Eden Log felt like it was better suited to be a game, where you could have the fun of guiding your amnesiac character through the challenges, rather than a passive viewing experience. Accident Man was a perfectly forgettable action flick that pissed me off with its conclusion, where the lead character experiences exactly what he's been doing to his victims for years and simply decides to continue doing it in a different town. One False Move felt like it wanted to be about something, but didn't pick a lane and go with it. Troll and The Black Demon were both the low-rated crap that couldn't even exceed my minimal expectations. At least I don't watch as many movies like that as I used to. The Hoodlum Saint's the opposite. I had hopes for it to be good, but it was a frustrating mess that let me down. I don't think it's in any way worse than Troll, but the fact it was bad bothers me more.

I'll go with Accident Man, for that ending, and The Black Demon. Troll at least had some sort of memorable set pieces.

Going the other direction, The Big Steal's one long chase scene, but it has some funny parts to it (mostly involving William Bendix), and some of the driving stunts were impressive, given the era. While all the rules of society were frustrating, watching the characters alternately use or attempt to navigate those rules in The Duelist was more engaging than I thought it would be. Let's Kill Ward's Wife was just funny. Of all the various big budget, big name stuff from the last few years I watched (like the last Bond flick or Bumblebee) the Dungeons and Dragons movie was easily my favorite. 

Waiting for the Barbarians was not a funny movie, or particularly uplifting, depending on how excited the audience was to see the British get slaughtered. But I kind of like how confined the movie is to the garrison, while all these people speak confidently about what they're going to do, or what they know about the nomads in the hills. The reality is not really a surprise, but it's more satisfying. I didn't have high hopes for Black Phone, given Alex's past success in picking horror films, but it turned out to be very tense, and I thought it used the weird phone in clever ways, while not making it too powerful.

Given the options, I'm going with The Duelist and Black Phone. A couple of very different period pieces, where in both cases I was hoping the main character would succeed, but dreading the worst.

MUSIC

To be clear, none of the music I got this year is new. I'd be surprised if any of these albums came out in the last 10 years. But the same is true for the majority of things in all these lists, so we roll with it.

What do we got? The Best of Count Basie's Big Band, and The Best of Duke Ellington. I continue to try and find some jazz or jazz-adjacent music I like as much as I think I should. Throw The Complete Greatest Hits - America into the compilation album category.

DJ Jazzy Jeff and the Fresh Prince's Homebase album. Apparently, when Will Smith says he don't got to cuss in his raps to sell records, he forgot about "You Saw My Blinker." The Chemical Brothers' Dig Your Own Hole. If every song were 2 minutes shorter, I'd like it better.

Under the "what the hell" category we have Fall Out Boy's From Under the Cork Tree and Avril Lavinge's Let It Go.

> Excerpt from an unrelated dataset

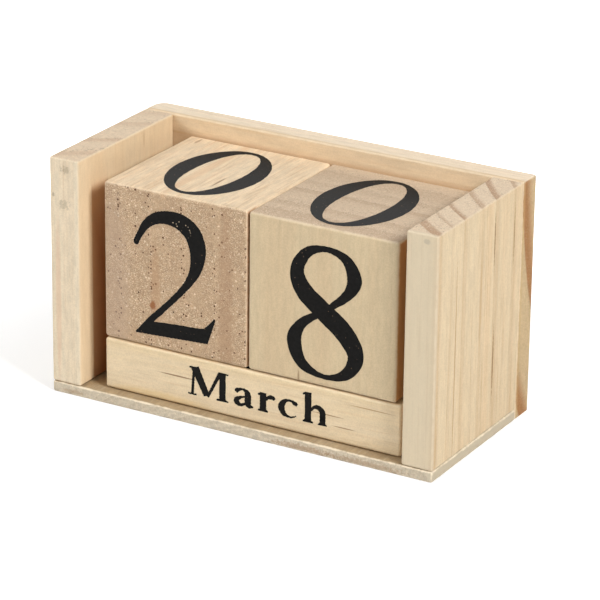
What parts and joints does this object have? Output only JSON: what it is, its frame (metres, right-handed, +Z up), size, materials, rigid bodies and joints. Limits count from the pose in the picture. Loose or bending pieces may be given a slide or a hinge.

The two CDs, purchased at the same library book sale where I picked up The Mule, cost $1 combined, so no harm, no foul. Although I saw a fanfic titled "Of All the Gin Joints" which they said was named after the Fall Out Boy song (as opposed to the line from Casablanca), and I about wept. Wayman Tisdale's In the Zone could go in the jazz appreciation category, but I bought it while visiting my friend in Florida because I was curious what sort of jazz a former NBA player would make.

The other 3 were albums purchased because of a particular song contained on it. I figure if you like one song on the album, you'll probably like others. M.I.A.'s Kala, Tech N9ne's Special Effects, and Spiral Beach (which is also the title of the album.)

Least favorite? Probably From Under the Cork Tree. It's the album with the fewest songs that made it into my MP3 player. Favorite? Special Effects. A lot of songs in the mix, but the thing that impressed me was it felt like they were trying to do something different with almost every song. Some felt a little country, some were kind of alternative rock, some were rapping as fast as humanly possible. They didn't all work for me, but respect for the attempt.

VIDEO GAMES

Welly, welly, well, look who's back? It's been five years since I included a video games section in this post, but with a new (to me) console comes new (to me) game reviews. So we've got Flow, Journey, Flower, Maneater, South Park: The Fractured But Whole, Rime, and Dishonored 2. I guess I can throw 7 Days to Die in there as something I tried then immediately discarded. Apparently resource management survival horror is not my genre.

Which makes it the easy choice for worst game! Nice how that works out. Maybe I can get a couple of bucks in store credit when I trade it in soon.

Well, best game then. Maneater is enjoyable, but quickly repetitive if played for more than an hour or so at a time. The controls on Flower were not always the best. Ditto Flow. I'd rather just use the joystick than be tilting the controller one way or the other. Rime was a pretty enough game, but the puzzles were a bit lacking for something that's gameplay seemed based on puzzles. Dishonored 2 had it's moments, but I probably got too frustrated with my inability to successfully play the way I wanted.

Which leaves Journey and South Park. It's juvenile, but South Park made me laugh the hardest I have all year, several times. And it did a better job incorporating the farting "super-powers" into the gameplay, compared to how Stick of Truth did with its "fart magic." So they actually improved things from the earlier game to the later one! As for Journey, it's a lovely game, and I think it knows exactly the experience it wants to be, and manages it. It feels like you're supposed to enjoy the scenery and enjoy flying and when it strays from those (as during the icy ascent of the mountain), it's a deliberate story choice that works.